Stanford psychologists uncover brain-imaging inaccuracies

Traditional methods of fMRI analysis systematically skew which regions of the brain appear to be activating, potentially invalidating hundreds of papers that use the technique.

L.A. Cicero fMRI machine with subject and researcher

The researchers found that traditional methods of processing fMRI data may lead scientists to overlook smaller brain structures, thus skewing their results.

Pictures of brain regions "activating" are by now a familiar accompaniment to any neurological news story. With functional magnetic resonance imaging, or fMRI, you can see specific brain regions light up, standing out against the background like night owls' apartment windows.

It's easy to forget that these brain images aren't real snapshots of brain activity. Instead, each picture is the result of many layers of analysis and interpretation, far removed from raw data.

"It's just one representation of brain activity," said Matthew Sacchet, a PhD student in the Neurosciences Program at the Stanford School of Medicine. "As you process the data, it can change."

Sacchet works in the lab of Stanford psychology Associate Professor Brian Knutson, who studies reward processing in a small area of the brain known as the nucleus accumbens. Precisely how that structure activates is at the heart of an ongoing debate about reward circuits – a subject that holds relevance for our understanding of everything from addiction to financial risk-taking.

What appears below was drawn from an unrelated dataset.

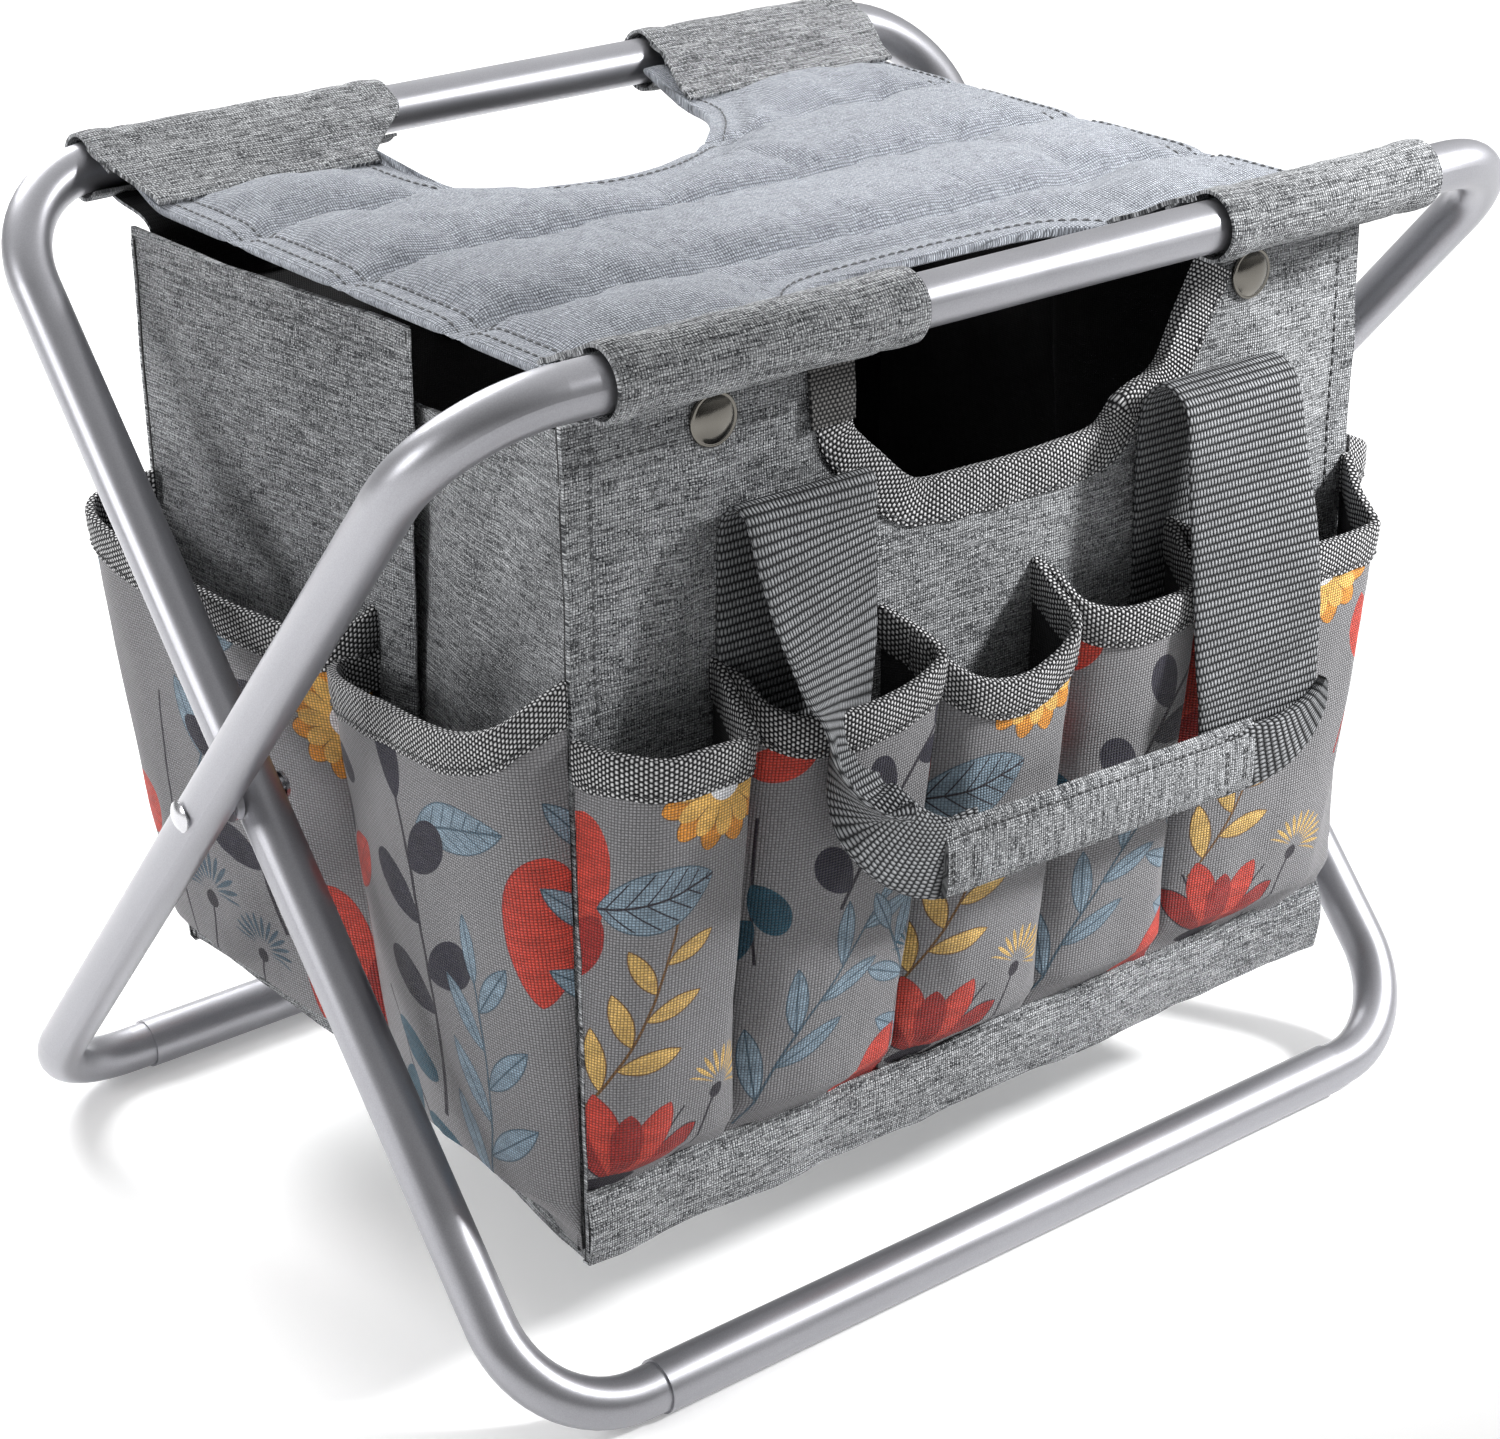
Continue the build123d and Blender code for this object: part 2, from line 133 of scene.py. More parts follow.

Unfortunately, according to a paper from Knutson and Sacchet, hundreds of research papers on this circuit may be unintentionally biased. When the labs processed their fMRI findings, many used a one-size-fits-all strategy that skewed which regions of the brain appeared to be activating.

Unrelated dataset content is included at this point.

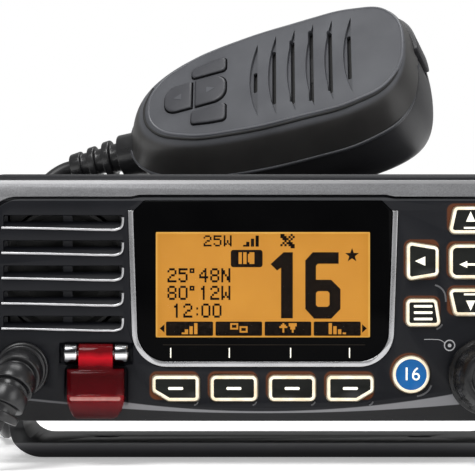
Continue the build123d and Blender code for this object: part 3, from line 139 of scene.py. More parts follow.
class Paint:
    """A material and its Principled shader; plain values are set on the shader's own sockets."""

    def __init__(self, name, **values):
        self.material = bpy.data.materials.new(name)
        self.material.use_nodes = True
        self.tree = self.material.node_tree
        self.shader = self.tree.nodes["Principled BSDF"]
        for key, value in values.items():
            socket = self.shader.inputs[key.replace("_", " ").title().replace("Ior", "IOR")]
            socket.default_value = (*value, 1) if isinstance(value, tuple) else value
        self._place = None

    def node(self, kind, settings=None, out=0, **sockets):
        """Adds a node, sets it up, fills its sockets, and returns one of its outputs."""
        node = self.tree.nodes.new("ShaderNode" + kind)
        for key, value in (settings or {}).items():
            if key == "stops":
                ramp = node.color_ramp
                while len(ramp.elements) < len(value):
                    ramp.elements.new(0.5)
                for element, (at, colour) in zip(ramp.elements, value):
                    element.position = at
                    element.color = (*colour, 1)
            else:
                setattr(node, key, value)
        for key, value in sockets.items():
            index = int(key[1:]) if key[0] == "i" and key[1:].isdigit() else key.replace("_", " ")
            self.fill(node.inputs[index], value)
        return Signal(self, node.outputs[out])

    def fill(self, socket, value):
        """Links a signal to a socket, or writes a plain value on it."""
        if isinstance(value, Signal):
            self.tree.links.new(value.socket, socket)
        elif isinstance(value, tuple) and len(value) == 3 and socket.type == "RGBA":
            socket.default_value = (*value, 1)
        else:
            socket.default_value = value

    def math(self, operation, a, b=0.0):
        return self.node("Math", {"operation": operation}, i0=a, i1=b)

    def vector(self, operation, a, b=(0, 0, 0)):
        """Maths on a vector; a length or a dot product comes out as a value."""
        out = 1 if operation in ("LENGTH", "DOT_PRODUCT") else 0
        return self.node("VectorMath", {"operation": operation}, out=out, i0=a, i1=b)

    def place(self):
        """Object coordinates: metres in the set's own axes."""
        if self._place is None:
            self._place = self.node("TexCoord", out="Object")
        return self._place

    def split(self, vector):
        """The three parts of a vector."""
        parts = self.node("SeparateXYZ", Vector=vector)
        return [Signal(self, parts.socket.node.outputs[i]) for i in range(3)]

    def level(self, low, high):
        """Height as a share: 0 at `low`, 1 at `high`, both in metres."""
        return (self.split(self.place())[2] - low) / (high - low)

    def noise(self, size, detail=2.0, rough=0.5):
        """Even noise whose blotches are about `size` metres across."""
        return self.node("TexNoise", Vector=self.place(), Scale=1.0 / size, Detail=detail, Roughness=rough)

    def ramp(self, signal, *stops):
        """Maps 0 to 1 onto colours or greys."""
        stops = [(at, c if isinstance(c, tuple) else (c, c, c)) for at, c in stops]
        return self.node("ValToRGB", {"stops": stops}, Fac=signal)

    def blotches(self, signal, dark, light):
        """Two tones that run into each other as the signal does."""
        return self.ramp(signal, (0.3, dark), (0.7, light))

    def step(self, signal, low, high):
        """0 below `low`, 1 above `high`, smooth between."""
        return self.node(
            "MapRange", {"interpolation_type": "SMOOTHSTEP"}, Value=signal, From_Min=low, From_Max=high
        )

    def mix(self, share, a, b):
        """Colour a where share is 0, b where it is 1."""
        return self.node("Mix", {"data_type": "RGBA"}, out=2, i0=share, i6=a, i7=b)

    def bump(self, height, depth, strength):
        """A dent or grain of `depth` metres."""
        return self.node("Bump", Height=height, Distance=depth, Strength=strength)

    def feed(self, **links):
        """Connects patterns to the shader."""
        for key, value in links.items():
            self.fill(self.shader.inputs[key.replace("_", " ")], value)
        return self.material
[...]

"I honestly think most people want good data," said Knutson. "I'm excited that we can make this kind of research more rigorous."

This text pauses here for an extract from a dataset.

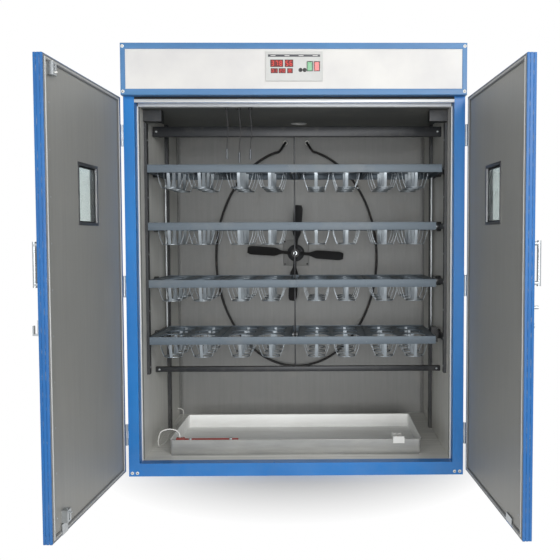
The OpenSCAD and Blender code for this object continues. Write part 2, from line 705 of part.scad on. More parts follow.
module door_gasket(s) {
  x0 = door_x0 + gasket_in;
  x1 = hw - edge_w - gasket_in;
  zlo = door_z0 + 3;
  on_door(s) color([0.62, 0.63, 0.64]) difference() {
    ring_xz(min(s * x0, s * x1), max(s * x0, s * x1), zlo, door_z1 - 3, gasket_w, gasket_w,
      door_y1 + leaf_fit, door_y1 + gasket_t);
    if (s < 0) span([-low_bolt_x - 26, door_y1 - 1, zlo - 1], [-low_bolt_x + 26, door_y1 + 9, zlo + gasket_w + 1]);
    if (s > 0) span([98, door_y1 - 1, zlo - 1], [164, door_y1 + 9, zlo + gasket_w + 1]);
  }
}
// A closed-loop pull on the outer face
module pull(s) {
  x = s * (door_x0 + 62);
  for (z = [860, 990]) rod([x, door_y0 - 36, z], 7, 37, "y");
  rod([x, door_y0 - 36, 850], 7, 150, "z");
}
module door_hinge_leaves(s) {
  for (z = hinge_z) difference() {
    union() {
      span([s * hw, hinge_y, z - hinge_h / 6 + joint_gap], [s * (hw + leaf_t), door_y0 + 3, z + hinge_h / 6 - joint_gap]);
      span([s * hw, door_y1 - 6, z - hinge_h / 2], [s * (hw + leaf_t), door_y0 + 3, z + hinge_h / 2]);
      knuckle(s, z - hinge_h / 6 + joint_gap, z + hinge_h / 6 - joint_gap);
    }
    rod([s * hinge_x, hinge_y, z - hinge_h], hinge_pin_r + run_gap, 2 * hinge_h, "z");
  }
}
module bolt_body(x, z0, z1) {
  difference() {
    span([x - 15, door_y1 - 2, z0], [x + 15, bolt_y + bolt_r + 3, z1]);
    rod([x, bolt_y, z0 - 1], bolt_r + run_gap, z1 - z0 + 2, "z");
    span([x - 3.5, bolt_y, z0 + 6], [x + 3.5, bolt_y + 20, z1 - 6]);
  }
}
low_bolt_z = sill_h + 6;
top_body = [top_bolt_z - 46, top_bolt_z - 4];
low_body = [low_bolt_z + 4, low_bolt_z + 46];
module left_door_fittings() {
  on_door(-1) color([0.80, 0.81, 0.82]) {
    door_hinge_leaves(-1);
    pull(-1);
    bolt_body(-bolt_x, top_body[0], top_body[1]);
    bolt_body(-low_bolt_x, low_body[0], low_body[1]);
    span([-low_bolt_x - 22, door_y1, door_z0 + 2], [-low_bolt_x + 22, door_y1 + 3.5, low_bolt_z + 2]);
    // keeper hook of the swing latch
    span([-26, door_y0 - 4, latch_z - 20], [-6, door_y0, latch_z + 30]);
    span([-22, door_y0 - 22, latch_z - 20], [-10, door_y0 - 4, latch_z - 14]);
    span([-22, door_y0 - 22, latch_z - 14], [-10, door_y0 - 18, latch_z + 12]);
  }
}
module right_door_fittings() {
  on_door(1) color([0.80, 0.81, 0.82]) {
    door_hinge_leaves(1);
    pull(1);
    span([102, door_y1, door_z0 + 10], [160, door_y1 + 3.5, door_z0 + 36]);
    // plate and pivot stud of the swing latch
    span([latch_x - 22, door_y0 - 3, latch_z - 25], [latch_x + 22, door_y0 + 1, latch_z + 35]);
    rod([latch_x, door_y0 - 18, latch_z], 6, 16, "y");
    rod([latch_x, door_y0 - 20, latch_z], 10, 3, "y");
  }
}
// The gap between the stud's head and the plate holds the bar
module latch_bar() {
  on_door(1) color([0.82, 0.83, 0.84]) translate([latch_x, 0, latch_z]) difference() {
    union() {
      span([-9, door_y0 - 15, -9], [9, door_y0 - 5, latch_len]);
      rod([0, door_y0 - 34, latch_len - 32], 6, 19, "y");
    }
    rod([0, door_y0 - 20, 0], 6 + run_gap, 20, "y");
  }
}
module bolt_rod(x, z0, z1, knob_z) {
  rod([x, bolt_y, z0], bolt_r, z1 - z0, "z");
  rod([x, bolt_y, knob_z], 3, 16, "y");
}
module top_bolt() {
  on_door(-1) color([0.92, 0.92, 0.91])
    bolt_rod(-bolt_x, top_body[0] + 2, top_bolt_z, top_body[0] + 10);
}
module bottom_bolt() {
  on_door(-1) color([0.80, 0.81, 0.82])
    bolt_rod(-low_bolt_x, low_bolt_z, low_body[1] - 2, low_body[1] - 10);
}

// ---- Controls ----
module button(x) {
  placed() color([0.06, 0.06, 0.07]) translate([x, 0, control_z + button_z]) {
    rod([0, bezel_y - 2.5, 0], button_r, 8.5, "y");
    rod([0, bezel_y + 6, 0], button_r + 1.5, 2, "y");
  }
}
module set_button() { button(button_x[0]); }
module reset_button() { button(button_x[1]); }
// A rocker with two faces that meet in a shallow V, turned about its trunnions
module rocker(x, c) {
  h = rocker_h / 2;
  placed() color(c) translate([x, bezel_y + 2.5, control_z]) rotate([rocker_tilt, 0, 0]) {
    rotate([90, 0, 90]) translate([0, 0, -rocker_w / 2]) linear_extrude(height = rocker_w)
      polygon([[-5, 0], [-2.5 - h * tan(rocker_tilt), h], [4, h], [4, -h], [-2.5 - h * tan(rocker_tilt), -h]]);
    rod([-rocker_w / 2 - 1.5, 0, 0], 1.2, rocker_w + 3, "x");
  }
}
module power_rocker() { rocker(rocker_x[0], [0.05, 0.45, 0.20]); }
module alarm_rocker() { rocker(rocker_x[1], [0.70, 0.08, 0.08]); }

module left_door_frame() { door_frame(-1); }
module left_door_panel() { door_panel(-1); }
module left_door_liner() { door_liner(-1); }
module left_window_frame() { window_frame(-1); }
module left_window_glass() { window_glass(-1); }
module left_door_gasket() { door_gasket(-1); }
module right_door_frame() { door_frame(1); }
module right_door_panel() { door_panel(1); }
module right_door_liner() { door_liner(1); }
module right_window_frame() { window_frame(1); }
module right_window_glass() { window_glass(1); }
module right_door_gasket() { door_gasket(1); }

cabinet_frame();
left_wall();
right_wall();
back_wall();
floor_panel();
roof_panel();
ceiling_trim();
header_frame();
header_panel();
header_housing();
control_bezel();
led_windows();
control_board();
power_inlet();
frame_screws();
rack_frame();
cross_bars();
heater_ring();
fan_motor();
fan_blades();
water_pan();
pan_heater();
float_valve();
air_sensors();
sensor_wires();
vent_collar();
vent_damper();
cabinet_hinges();
turn_motor();
set_button();
reset_button();
power_rocker();
alarm_rocker();
layer_frame_1();
layer_frame_2();
layer_frame_3();
layer_frame_4();
egg_trays_1();
egg_trays_2();
egg_trays_3();
egg_trays_4();
link_bars();
left_door_frame();
left_door_panel();
left_door_liner();
left_window_frame();
left_window_glass();
left_door_gasket();
left_door_fittings();
top_bolt();
bottom_bolt();
right_door_frame();
right_door_panel();
right_door_liner();
right_window_frame();
right_window_glass();
right_door_gasket();
right_door_fittings();
latch_bar();
pan_lead();
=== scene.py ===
"""Looks of the egg incubator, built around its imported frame.

+X is right, +Y goes to the back, +Z is up. The classes work in millimetres with y = 0 at the
front faces of the corner pillars; Surface.object() turns that into metres in the CAD frame.
Every new piece is a surface computed with numpy and rides on the body it belongs to.
"""
import json
import logging
import math
from dataclasses import dataclass, field
from enum import Enum

import bpy
import mathutils
import numpy as np
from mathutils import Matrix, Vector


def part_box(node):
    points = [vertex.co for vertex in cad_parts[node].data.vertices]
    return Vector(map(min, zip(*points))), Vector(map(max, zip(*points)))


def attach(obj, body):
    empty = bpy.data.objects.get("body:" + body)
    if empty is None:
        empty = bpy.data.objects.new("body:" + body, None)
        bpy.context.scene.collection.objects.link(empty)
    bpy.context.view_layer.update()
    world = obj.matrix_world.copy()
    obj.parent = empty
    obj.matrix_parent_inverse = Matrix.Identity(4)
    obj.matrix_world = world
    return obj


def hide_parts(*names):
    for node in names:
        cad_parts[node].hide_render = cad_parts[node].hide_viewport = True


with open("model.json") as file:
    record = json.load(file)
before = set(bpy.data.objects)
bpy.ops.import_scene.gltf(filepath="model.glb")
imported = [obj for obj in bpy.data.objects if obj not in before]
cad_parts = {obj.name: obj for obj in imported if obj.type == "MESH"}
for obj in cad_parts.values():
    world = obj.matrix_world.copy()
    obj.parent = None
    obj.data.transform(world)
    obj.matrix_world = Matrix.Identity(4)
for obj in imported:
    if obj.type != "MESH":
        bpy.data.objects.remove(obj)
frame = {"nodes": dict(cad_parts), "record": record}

logging.basicConfig(level=logging.INFO, format="%(message)s")
log = logging.getLogger("incubator")
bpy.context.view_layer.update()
MM = 0.001
ORIGIN = np.array([0.0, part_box("cabinet_frame")[0].y, 0.0])
Array = np.ndarray
Shape = tuple[Array, list[Array]]


def span(node: str) -> tuple[Array, Array]:
    """A CAD node's lowest and highest corners in millimetres from the pillar faces."""
    low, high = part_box(node)
    return (np.array(low) - ORIGIN) / MM, (np.array(high) - ORIGIN) / MM


# ---------------------------------------------------------------- surfaces
class Axis(Enum):
    """A row axis, as the index of its coordinate."""

    X = 0
    Y = 1
    Z = 2


class Surface:
    """Collects closed surfaces with their material numbers and makes one mesh of them."""

    def __init__(self) -> None:
        """Starts with no points and no faces."""
        self.points: list[Array] = []
        self.faces: list[tuple[Array, int]] = []
        self.count = 0

    def add(self, shape: Shape, finish: int | tuple[int, ...] = 0) -> None:
        """Adds a shape.

        Args:
            shape: an (n, 3) array of points, and arrays of faces that number them.
            finish: the material number of the faces, or one number for each array of faces.
        """
        points, faces = shape
        numbers = finish if isinstance(finish, tuple) else (finish,) * len(faces)
        self.points.append(np.asarray(points, float).reshape(-1, 3))
        self.faces += [(np.asarray(f, int) + self.count, number)
                       for f, number in zip(faces, numbers) if len(f)]
        self.count += len(self.points[-1])

    def move(self, turn: Array, about: Array) -> None:
        """Turns all points by a 3 by 3 matrix about a point."""
        self.points = [(p - about) @ turn.T + about for p in self.points]

    def object(self, name: str, sharp: float = 35.0) -> bpy.types.Object:
        """Makes the mesh object; edges over the given angle in degrees stay sharp."""
        mesh = bpy.data.meshes.new(name)
        points = np.concatenate(self.points) * MM + ORIGIN
        mesh.vertices.add(len(points))
        mesh.vertices.foreach_set("co", points.astype(np.float32).ravel())
        corners = np.concatenate([f.ravel() for f, _ in self.faces])
        totals = np.concatenate([np.full(len(f), f.shape[1]) for f, _ in self.faces])
        finishes = np.concatenate([np.full(len(f), m) for f, m in self.faces])
        mesh.loops.add(len(corners))
        mesh.loops.foreach_set("vertex_index", corners.astype(np.int32))
        mesh.polygons.add(len(totals))
        starts = np.concatenate([[0], np.cumsum(totals)[:-1]])
        mesh.polygons.foreach_set("loop_start", starts.astype(np.int32))
        mesh.polygons.foreach_set("material_index", finishes.astype(np.int32))
        mesh.polygons.foreach_set("use_smooth", np.ones(len(totals), bool))
        mesh.update(calc_edges=True)
        mesh.validate()
        mesh.set_sharp_from_angle(angle=math.radians(sharp))
        made = bpy.data.objects.new(name, mesh)
        bpy.context.scene.collection.objects.link(made)
        return made


def grid_faces(rows: int, columns: int, wrap: bool) -> Array:
    """Quads of a grid of rows by columns; the columns close into a ring where wrap is set."""
    last = columns if wrap else columns - 1
    i, j = np.meshgrid(np.arange(rows - 1), np.arange(last), indexing="ij")
    k = (j + 1) % columns
    quads = [i * columns + j, i * columns + k, (i + 1) * columns + k, (i + 1) * columns + j]
    return np.stack(quads, -1).reshape(-1, 4)


def outward(points: Array, faces: list[Array]) -> list[Array]:
    """Turns the faces of a closed surface outwards, by the sign of the volume they enclose."""
    volume = 0.0
    for f in faces:
        for k in range(1, f.shape[1] - 1):
            a, b, c = points[f[:, 0]], points[f[:, k]], points[f[:, k + 1]]
            volume += float(np.einsum("ij,ij->i", a, np.cross(b, c)).sum())
    return faces if volume > 0 else [f[:, ::-1] for f in faces]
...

The paper appeared in the journal NeuroImage.

Too much smoothing

Functional magnetic resonance imaging measures changes in blood flow in the brain. It's a powerful tool, but the signal fMRI actually detects – the result of the magnetic differences between oxygenated and deoxygenated blood – is noisy.

Researchers need to statistically process the data in order to make the resulting data interpretable. One of the most common approaches is known as "spatial smoothing," which involves averaging the activity of each brain region with that of its neighbors.

But fMRI has only been in use since the mid-1990s. Many of the most common analyses in use today are holdovers from older, lower-resolution types of imaging and seem to have some undesired effects on the finer-grained signals fMRI can provide.

Knutson and Sacchet found that when researchers process fMRI data with a traditional "smoothing kernel" of 8mm, they end up averaging their images over too large an area. Activity in smaller brain structures can then be overlooked, or even shifted to areas that receive more blood flow and where the blood oxygenation level-dependent signal is stronger.

"It might seem strange that a systematic bias like that could bias the whole field," Knutson said. "But if half the people use 8mm and half use 4mm, you might end up with very different results, and it could add up."

Reward structure

These statistical pitfalls are particularly glaring when studying the small, structurally complex nucleus accumbens.

Findings from the Knutson Lab, which has been using the smaller, 4mm smoothing kernel for years, suggest that different parts of the nucleus accumbens have different functions. The forward portion seems to distinguish between positive or negative stimuli, reacting specifically to rewards. Meanwhile, the rear section responds more to the intensity of the motivation.

While some other labs have corroborated this finding, others only found activation in the rear half of the structure.

These contradictory findings now appear to have been skewed. Because the back of the nucleus accumbens is larger and surrounded by more blood-infused gray matter than the front, the smoothing step made it appear as if all the nucleus accumbens' activity originated far to the rear.

A collaborator in Germany already has taken the paper's advice, Sacchet said. "She had a colleague reanalyze her data and found the same thing we found."

Knutson emphasized that the research paper doesn't mean "the methods are bunk." Simply improving the way scientists process signals can enhance their ability to locate specific brain functions.

"There may be a debate, but you can resolve that debate with data," he said.